Следующим скрылся Мотши Шайнбард.
— Понимаете, Гиршл, я охотно приходил бы к вам чаще, но старому костылю становится все труднее взбираться по лестнице, — объяснил он.
Это, разумеется, был предлог! Истина же состояла в том, что борода Лейбуша и усы Мотши как бы составляли одно целое — они были неотделимы друг от друга.
Все реже появлялся и Гимпл Курц. Пока в доме Гиршла и Мины собиралось много гостей, Гимпл как-то смешивался со всеми и не ощущал какой бы то ни было неловкости, а оставшись в единственном числе, почувствовал свое присутствие неуместным. Выходец из зажиточной семьи, он и сам мог стать обеспеченным человеком, если бы не увлечение Шиллером, — к сожалению, немецкая поэзия оказалась неспособной добывать средства к существованию. Правда, знание религиозных книг помогло Курцу получить должность учителя в местной школе. Должность эта была совсем не завидной, даже сам Гимпл знал, что введена она была для того, чтобы администрацию школы не обвинили в антирелигиозной настроенности. Изучение его предмета считалось потерей времени, и это рождало у Курца ощущение своей ненужности. В том же его неуверенность убеждала и других. Если бы он только мог держать голову высоко, к нему, может быть, относились бы с большим уважением. Но и тогда его рост не превышал бы пяти футов — что толку стараться?
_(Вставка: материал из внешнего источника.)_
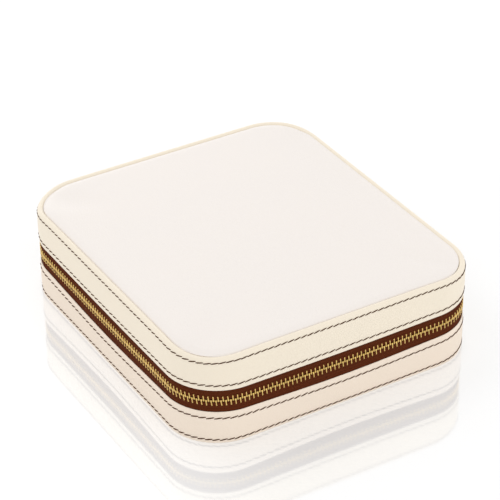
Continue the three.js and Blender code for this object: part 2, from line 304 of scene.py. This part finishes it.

Теперь к Гиршлу и Мине никто не приходил, кроме их родителей и Софьи. Через треугольный просвет в оконных шторах им виделся молчаливый мир. Иногда Гиршл стоял у одного окна, а Мина — у другого. Трудно было сказать, куда они смотрели и что лицезрели…
— Если бы ты действительно хотел их видеть, они бы приходили, — отвечала Мина, когда Гиршл обвинял ее в том, что она прогнала его друзей.
Гиршл понимал, что она права, но предпочитал взваливать вину на нее, вместо того чтобы попытаться привлечь их обратно. Как бы желая компенсировать себе потерю друзей, он стал лучше относиться к Софье, как будто она являлась к ним сейчас исключительно ради него. И все же, хотя ему было досадно, если ее не было, когда она забегала, он по-прежнему сидел поодаль, погруженный в книгу.
Визиты Софьи всегда вносили живую струю в их дом. Она знала, что творится в Шибуше, как домашняя хозяйка знает, что варится в кастрюле ее соседки. Болтая о том о сем своим нормальным голосом, она не обнаруживала заметного возбуждения, когда же ее голос снижался до шепота, они с Миной страшно оживлялись.
Гиршл, сидя над книгой, поглядывал на Софью. Всего на два года старше Мины, она выглядела на столько же моложе и напоминала подростка. Как если бы ее единственной целью было развлечь подругу, она говорила и говорила до тех пор, пока Мина позволяла ей это. Мина слушала ее с полуоткрытым ртом, глаза ее были затуманены, ушки розовели, серьги поблескивали в свете лампы.
Удивительно, как Гиршла раздражало то, что еще недавно, каких-нибудь полгода назад, доставляло ему удовольствие. Теперь все изменилось! Честно говоря, глядеть на Мину ему становилось все труднее. Часто ее лицо казалось ему белым, как вата, иногда — как алая вата. Очевидно, что в том и другом случае сравнения были малоприятными, хотя неизвестно, для кого больше — для мужа или для жены. По-видимому, для обоих.
Нельзя сказать, чтобы Гиршл только и делал, что придумывал такого рода сравнения. Большую часть дня он проводил в лавке, а по утрам молился в Большой синагоге. Он очень любил это высокое, красиво украшенное здание со сводчатым потолком. Ему нравилась прохладная лестница внутри него, потолок, не имевший опоры в виде колонн, как бы паривший в воздухе. Еще больше ему нравились двенадцать окон из цветного стекла, по одному в честь каждого из двенадцати колен Израиля, особенно восточное окно, через которое проникал луч света, падавший на завесу Священного Ковчега. Но больше всего нравилась ему каменная бима, возвышение, где лежал старинный молитвенник, написанный на пергаменте из оленьей кожи, молитвенник, которого когда-то давно, во времена преследований евреев, касались руки праведников, погибших за веру в Бога.